IRWA is also a sponsoring organization of the Appraisal Foundation.

== Members ==
IRWA has over 8,000 professional members worldwide who are a group of multi-disciplined professionals employed by industries and government agencies. This includes acquisition agents, project managers, appraisers, environmental specialists, engineers, property disposition professionals, real estate attorneys, property managers, relocation assistance agents, surveyors, title experts, and utility employees.

== Education ==
IRWA's education and training programs provide a foundation for right of way professionals across the United States and Canada in all right of way disciplines: negotiation and acquisition, management, appraisal, relocation assistance, environmental, asset/property management, real estate law, engineering, and surveying.

=== Credentialing ===
IRWA offers two career paths for right of way professionals: a generalist path and a specialist path, both of which can be achieved by taking IRWA educational courses. IRWA's premier designation, the SR/WA Senior Right of Way Professional, is the highest designation available to right of way professionals.

==== Generalist path ====
IRWA has three levels of certification and one designation for the generalist right of way professional:

- Right of Way Agent Certification (RWA)
- Right of Way Professional Certification (RWP)
- SR/WA Designation

==== Specialist path ====
IRWA has six discipline certifications and one designation for the specialist right of way professional:

- R/W-AC Appraisal Certification
- R/W-AMC Asset/Property Management Certification
- R/W-NAC Negotiation and Acquisition Certification
- R/W-RAC Relocation Assistance Certification
- R/W-URAC Uniform Act Certification

Retired certifications

- ARWP Associate Right of Way Professional
- R/W-EC Right of Way Environmental

=== Foundations ===
IRWA has two education foundations, the Right of Way International Education Foundation (RWIEF) and the Canadian Right of Way Education Foundation (CRWEF), which were established for the primary purpose of funding right of way education initiatives. They were founded under the belief that continuing education and professional development are essential to the growth and advancement of the right of way profession. The foundation focuses on generating financial contributions and determining how to best allocate those funds on behalf of the right of way profession.

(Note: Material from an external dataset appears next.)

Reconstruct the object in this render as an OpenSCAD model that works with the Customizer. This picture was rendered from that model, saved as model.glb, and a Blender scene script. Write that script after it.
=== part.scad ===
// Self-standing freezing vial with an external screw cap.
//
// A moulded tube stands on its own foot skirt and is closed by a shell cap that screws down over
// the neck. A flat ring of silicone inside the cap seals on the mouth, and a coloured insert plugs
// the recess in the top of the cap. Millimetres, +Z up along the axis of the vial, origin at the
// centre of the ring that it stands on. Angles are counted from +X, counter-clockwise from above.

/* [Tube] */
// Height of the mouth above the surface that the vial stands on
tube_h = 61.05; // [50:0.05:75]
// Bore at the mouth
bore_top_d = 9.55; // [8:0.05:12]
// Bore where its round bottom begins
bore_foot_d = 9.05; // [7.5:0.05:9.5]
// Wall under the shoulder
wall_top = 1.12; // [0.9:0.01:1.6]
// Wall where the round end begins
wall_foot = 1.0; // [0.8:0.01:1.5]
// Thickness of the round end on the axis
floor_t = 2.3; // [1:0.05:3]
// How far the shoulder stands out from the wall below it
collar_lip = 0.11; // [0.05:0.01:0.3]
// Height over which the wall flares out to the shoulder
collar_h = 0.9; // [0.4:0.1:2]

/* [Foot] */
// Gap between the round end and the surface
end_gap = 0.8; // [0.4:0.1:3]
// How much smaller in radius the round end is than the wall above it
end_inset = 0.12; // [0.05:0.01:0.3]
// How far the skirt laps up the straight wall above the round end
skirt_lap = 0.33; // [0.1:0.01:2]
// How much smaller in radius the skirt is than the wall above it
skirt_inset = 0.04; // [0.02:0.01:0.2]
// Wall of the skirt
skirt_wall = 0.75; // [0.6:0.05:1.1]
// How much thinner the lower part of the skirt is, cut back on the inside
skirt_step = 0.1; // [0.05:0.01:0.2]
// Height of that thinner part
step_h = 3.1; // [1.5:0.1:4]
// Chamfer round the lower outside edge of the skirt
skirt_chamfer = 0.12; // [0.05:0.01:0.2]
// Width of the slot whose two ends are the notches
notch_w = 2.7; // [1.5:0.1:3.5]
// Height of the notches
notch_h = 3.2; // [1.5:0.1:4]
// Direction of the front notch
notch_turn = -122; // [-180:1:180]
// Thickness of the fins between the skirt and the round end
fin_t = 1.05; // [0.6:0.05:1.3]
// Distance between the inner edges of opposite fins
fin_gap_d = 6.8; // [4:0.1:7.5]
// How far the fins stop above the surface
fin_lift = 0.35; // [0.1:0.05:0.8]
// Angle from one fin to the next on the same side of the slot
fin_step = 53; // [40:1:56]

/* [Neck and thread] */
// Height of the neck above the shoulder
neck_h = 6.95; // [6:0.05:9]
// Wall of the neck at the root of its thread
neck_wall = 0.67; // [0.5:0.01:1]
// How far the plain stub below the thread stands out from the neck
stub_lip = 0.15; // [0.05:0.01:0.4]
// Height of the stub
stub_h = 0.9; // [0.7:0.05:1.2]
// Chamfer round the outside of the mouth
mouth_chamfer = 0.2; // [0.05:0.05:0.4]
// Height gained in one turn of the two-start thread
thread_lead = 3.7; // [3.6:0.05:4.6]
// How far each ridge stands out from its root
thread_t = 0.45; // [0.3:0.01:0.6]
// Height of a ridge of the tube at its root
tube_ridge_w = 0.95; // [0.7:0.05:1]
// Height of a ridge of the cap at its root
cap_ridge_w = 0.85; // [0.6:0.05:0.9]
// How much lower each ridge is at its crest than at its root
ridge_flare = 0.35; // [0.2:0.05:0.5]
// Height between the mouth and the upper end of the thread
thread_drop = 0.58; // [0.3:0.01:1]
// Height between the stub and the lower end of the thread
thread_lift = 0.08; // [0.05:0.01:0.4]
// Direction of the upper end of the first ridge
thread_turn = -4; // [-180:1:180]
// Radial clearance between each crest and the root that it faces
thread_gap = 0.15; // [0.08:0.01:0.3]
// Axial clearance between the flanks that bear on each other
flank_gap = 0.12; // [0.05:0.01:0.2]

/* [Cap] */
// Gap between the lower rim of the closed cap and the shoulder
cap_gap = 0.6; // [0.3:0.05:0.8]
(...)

The Right of Way International Education Foundation and the Canadian Right of Way Education Foundation each provide funding for the development of IRWA education programming.

=== Annual International Education Conference ===

Each year, the IRWA holds its Annual International Education Conference at a different chapter host site, which is attended by over 1,000 right of way professionals from all over the world who meet in one location to partake in educational sessions, network with other professionals, complete courses for credit toward a certification or designation, and showcase services at the expo event.

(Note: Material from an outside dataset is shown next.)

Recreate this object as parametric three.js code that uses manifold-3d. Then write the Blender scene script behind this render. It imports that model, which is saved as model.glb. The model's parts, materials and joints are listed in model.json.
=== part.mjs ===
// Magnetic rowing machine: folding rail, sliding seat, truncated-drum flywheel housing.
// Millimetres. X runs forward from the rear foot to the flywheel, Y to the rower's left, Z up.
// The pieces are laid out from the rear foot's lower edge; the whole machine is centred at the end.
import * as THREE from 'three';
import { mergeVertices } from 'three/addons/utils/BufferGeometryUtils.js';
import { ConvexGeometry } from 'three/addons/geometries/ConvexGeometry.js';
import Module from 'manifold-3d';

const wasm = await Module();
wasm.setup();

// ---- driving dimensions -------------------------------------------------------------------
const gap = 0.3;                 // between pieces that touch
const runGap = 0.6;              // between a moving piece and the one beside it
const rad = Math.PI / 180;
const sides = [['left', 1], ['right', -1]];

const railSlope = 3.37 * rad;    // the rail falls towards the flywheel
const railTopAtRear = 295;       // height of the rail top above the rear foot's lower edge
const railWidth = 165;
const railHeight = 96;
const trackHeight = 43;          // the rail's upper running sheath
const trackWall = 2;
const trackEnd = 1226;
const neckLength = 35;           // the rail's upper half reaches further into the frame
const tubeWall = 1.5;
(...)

The host site is typically voted on five years in advance at the IRWA Board of Directors meeting during the last day of the conference.

The IRWA also hosts its Annual Awards Luncheon ceremony on the Monday afternoon at the conference where it recognizes individuals, companies, and IRWA chapters who have made valuable contributions towards advancing the right of way profession. In addition, the IRWA recognizes all of its members who have received the SR/WA designation after the preceding conference at the SR/WA Breakfast Ceremony, which is held on the Tuesday morning of the conference.

== Right of Way Magazine ==
IRWA's publication, Right of Way Magazine, has an international audience of professionals employed by private industry and government agencies. The bimonthly magazine features noteworthy infrastructure projects, industry updates, and valuable information relating to the right of way. Editorial contributors are given by those employed in appraisal, engineering, environmental, relocation, surveying, transportation, asset management, land acquisition, and real estate law.